We cover, for instance, material innovations on our platform every week — and so do our industry colleagues. Are these not also important for the industry, in order to reduce emissions and impact? Or is the problem that the focus is too much on such innovations?

— When we talk about sustainability, we need to distinguish between incremental solutions that do ’less harm’ — also known as improvements — and transformative solutions that aim to rethink the underlying system, says Blomgren.

— Yes, we need both types. But most of what we call ’sustainable fashion’ today only falls into the first category. Solutions that are still harmful, but slightly less so. And that is a big problem because the improvements we have seen in fashion in the past years are still not having any effect. What we are doing now isn’t working. We need to think bigger!

— The bottom line is quite simple: we cannot continue to live outside of the physical boundaries of the planet. Us Scandinavians, for example, need to reduce our CO2 emissions by 80-93% for even a coin toss chance of preventing cascading climate collapse. 80-93%! That leaves room for something like two to three new garments per year. And that, in turn, would require those garments to be made to last a lifetime. Super high quality and easily repairable — with a digital twin (a virtual model created to accurately reflect a physical object, Ed’s note) that enables seamless sharing, swapping, renting, and upcycling. The role of brands in such a future would look very different from today. It would be about building and facilitating services at the core of that new ecosystem, instead of producing and selling an infinite number of new garments.

Tove Blomgren.

If you were to envision your own Preferable future of fashion. What does it look like?

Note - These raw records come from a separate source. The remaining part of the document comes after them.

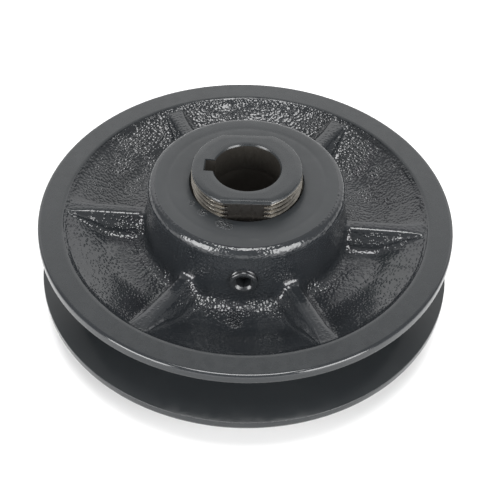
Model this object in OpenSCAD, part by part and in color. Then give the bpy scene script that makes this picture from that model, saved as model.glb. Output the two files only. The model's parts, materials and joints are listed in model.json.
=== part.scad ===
// Single-groove adjustable V-belt pulley: a fixed flange cast in one with its hub and threaded
// barrel, a moving flange screwed on the barrel, and the socket set screws that lock them.
// Z is the shaft axis and z = 0 is the end of the fixed hub. The pulley is drawn fully closed.

/* [Flanges] */
// Outside diameter of both flanges
flange_d = 120.65; // [100:0.05:140]
// Height of the cylindrical land round each flange
land_h = 2.8; // [2:0.1:4]
// Width of the belt groove at the outside diameter, flanges closed
groove_w = 17.4; // [12:0.1:20]
// Angle of each groove face from the plane of the pulley
groove_face_angle = 18; // [16:0.5:20]
// Edge rounding of the lands, as a chamfer
land_chamfer = 0.6; // [0.2:0.1:1]
// Clear gap between the two flanges where they would meet
closed_gap = 0.3; // [0.1:0.05:0.6]

/* [Webs] */
// Radius where the flat rim face ends
rim_face_r = 53.1; // [50:0.1:55]
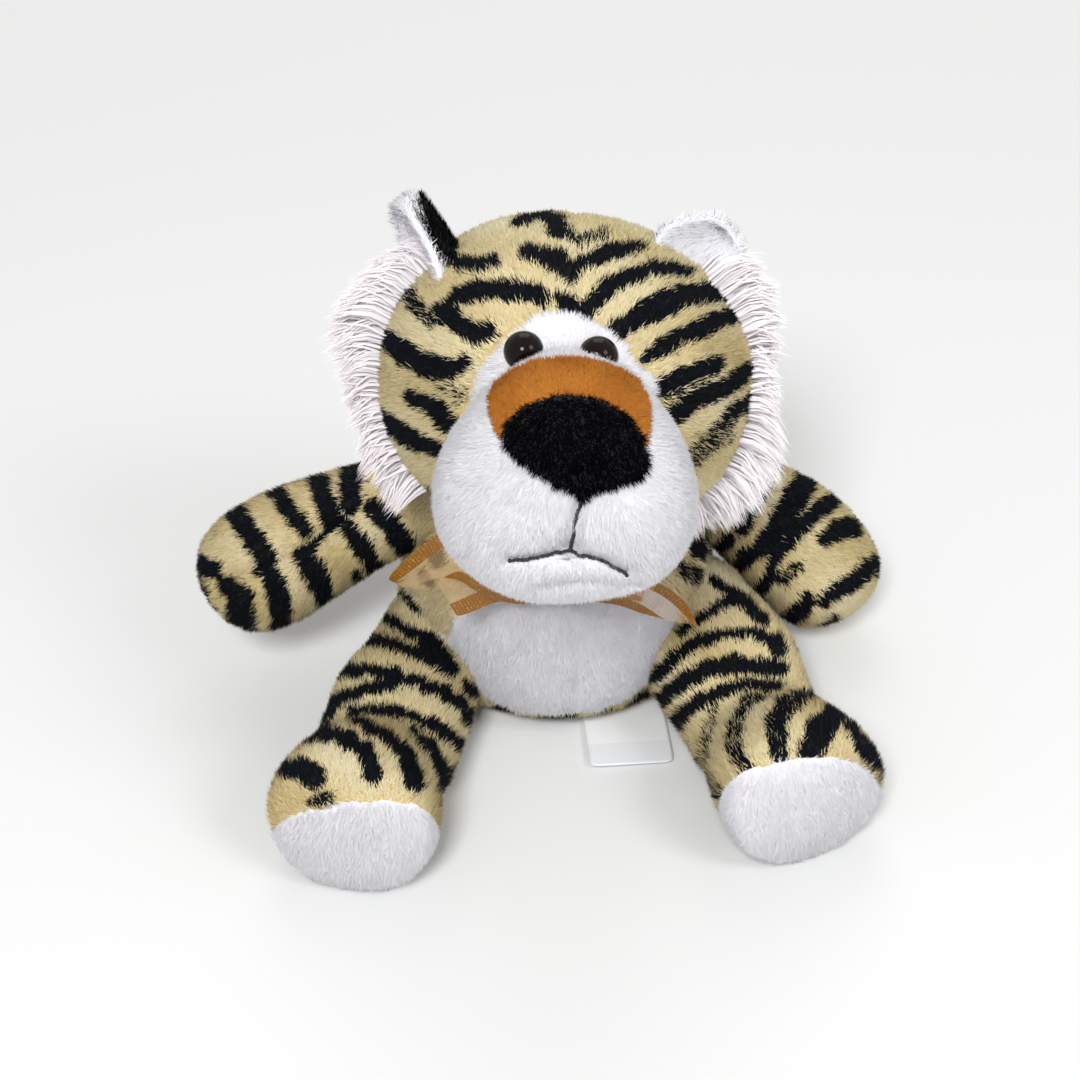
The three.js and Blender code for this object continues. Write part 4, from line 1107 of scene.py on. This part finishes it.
def head_dark(places, normals, dice=None):
    """The head's stripes, which stop where the ruffs are sewn on."""
    own = local(places, head_frame)
    aside, up, _ = (own / HEAD_HALVES).T
    ruffed = ease(-19, -14, own[:, 2]) * ease(5, 1, own[:, 2]) * ease(0.35, 0.5, np.abs(aside))
    ruffed = ruffed * ease(0.72, 0.62, up) * ease(-0.86, -0.74, up)
    return head_stripes_dark(places, normals, dice) * (1 - ruffed)


def head_ball():
    work = lofted(ball_rings(*HEAD_HALVES, 12, 0.92), 190, 8)
    push(work, -BACKING_DEPTH)
    return work


def make_head():
    work = head_ball()
    places = places_of(work)[0]
    seam = np.exp(-((places[:, 0] / 1.3) ** 2)) * ease(6, 14, places[:, 1])
    push(work, -0.8 * seam)
    lumps(work, 24, 0.45, 8)
    work.transform(head_frame)
    rest_on_floor(work, HEAD_BOTTOM)

    def bare(places, normals):
        return ~on_brow(places, normals) & ~in_snout(places, 0.3) & (places[:, 2] > HEAD_BOTTOM + 1)

    nose = head_frame @ Vector((0, -8, HEAD_DEPTH / 2 + 10))
    make_striped(
        work, "head_skin", "head", ["head_cover", "head_stuffing"], 0.9, head_dark,
        nap_from(nose, 0.25), bare, seed=9,
    )


def snout_form():
    rings = [(s * SNOUT_REACH, w * SNOUT_WIDTH / 2, t * SNOUT_HEIGHT / 2) for s, w, t in snout_shares]
    work = lofted(rings, 120, 6, SNOUT_TAPER)
    bmesh.ops.translate(work, vec=(0, -SNOUT_DROP, 0), verts=work.verts)
    push(work, -BACKING_DEPTH)
    return work


def brow_form():
    """The part of the head's ball that is white in the photograph, as a thick plate."""
    work = head_ball()
    push(work, 0.35)
    places = places_of(work)[0]
    own = np.array(head_frame)
    shown = within(in_photo(places @ own[:3, :3].T + own[:3, 3]), brow_outline) & (places[:, 2] > 8)
    for vert, stays in zip(list(work.verts), shown):
        if not stays:
            work.verts.remove(vert)
    thicken(work, 6)
    return work


def face_form():
    """The snout and the brow, melted into one form."""
    work = snout_form()
    add_to(work, brow_form())
    block = show("face_block", mesh_of(work, "face_block"))
    remesh = block.modifiers.new("remesh", "REMESH")
    remesh.mode, remesh.voxel_size = "VOXEL", 1.0
    smooth = block.modifiers.new("smooth", "SMOOTH")
    smooth.factor, smooth.iterations = 0.5, 8
    whole = bpy.data.meshes.new_from_object(block.evaluated_get(bpy.context.evaluated_depsgraph_get()))
    bpy.data.objects.remove(block)
    work = bmesh.new()
    work.from_mesh(whole)
    return work


def face_bare(places, normals):
    """Where the face's pile grows: not under the patches, along the mouth's thread or inside the head."""
    pixels = in_photo(places)
    covered = within(pixels, nose_outline) | within(pixels, bridge_outline)
    for line in mouth_lines.values():
        covered |= off_line(pixels, line) < 2.4
    covered &= (facing(places, normals) > 0) & (local(places, head_frame)[:, 2] > FACE_AHEAD)
    inside = in_head(places, -1.6) | (~in_snout(places, 3.5) & ~on_brow(places, normals))
    return ~covered & ~inside & (places[:, 2] > HEAD_BOTTOM + 1)


def make_face():
    work = face_form()
    work.transform(head_frame)
    lumps(work, 22, 0.4, 14)
    for line in mouth_lines.values():
        groove(work, line, 1.4, 4.5)
        groove(work, line, 1.1, 15)
    groove(work, chin_fold, 0.9, 6)
    rest_on_floor(work, HEAD_BOTTOM + 0.3)
    nose = head_frame @ Vector((0, 0, SNOUT_REACH - 4))
    return make_plush(
        work, "face_skin", "head", "white", ["face_panel"], 0.9, plain_tone(0.22, 0.16), nap_from(nose, 0.5),
        face_bare, density=1.3, seed=15, **WHITE_PILE,
    )


def make_patch(face, node, name, plush, seen, rise, nap, tone, length):
    """The nose or the bridge: a plush patch sewn on the face."""

    def inside(places, normals):
        ahead = local(places, head_frame)[:, 2] > FACE_AHEAD
        return (facing(places, normals) > 0.05) & ahead & seen(in_photo(places))

    make_plush(
        lift_patch(face, inside, rise, 0.8), name, "head", plush, [node], 0.7, tone, nap_towards(nap),
        lambda places, normals: facing(places, normals) > -0.1,
        length=length, width=0.24, lift=40, density=1.5, seed=21, unruly=0.5,
    )


def make_nose(face):
    def seen(pixels):
        return within(pixels, nose_outline)

    tone = plain_tone(0.3, 0.2)
    make_patch(face, "nose", "nose_skin", "black", seen, 1.5, (0, 0.1, -1), tone, 1.7)


def make_bridge(face):
    def seen(pixels):
        return within(pixels, bridge_outline) & ~within(pixels, nose_outline)

    tone = plain_tone(0.45, 0.18)
    make_patch(face, "nose_bridge", "bridge_skin", "orange", seen, 1.2, (0, 0.5, -0.6), tone, 1.3)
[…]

— I didn’t fully grasp the urgency of the planetary crisis until a few years ago, in 2018. It was a brutal awakening and changed my view on almost everything. As a result, I decided to change how I eat, live, shop, and travel — using myself to prototype a different way of life. And while it seemed like a huge sacrifice at the time — I literally cried at the thought of giving up flying — I have never looked back. Today I only buy second-hand, or rent and swap. I repair things that break and sell what I don’t use anymore. And the thing is, it doesn’t feel like a sacrifice at all — it’s liberating. But most digital products for second-hand shopping and selling are still sadly and unnecessarily underwhelming. So my own preferable future of fashion is a whole world of smart, fun, and beautifully designed services for sharing. Come on fashion industry, what’s the hold-up?

How will you continue to work on this project? And except for that, what else do you have coming? News? Special projects?

— We are currently working on a really exciting project around the new era of fashion with our friends at Swedish Fashion Council. We are also thrilled to be helping Science Park Borås in the vision of making the Västra Götaland region the European hub for circular fashion and textiles, as well as hosting seminars with RISE on new business models around the connected wardrobe. And, we have just started creating our next Preferable Future, this time for food! Blomgren concludes.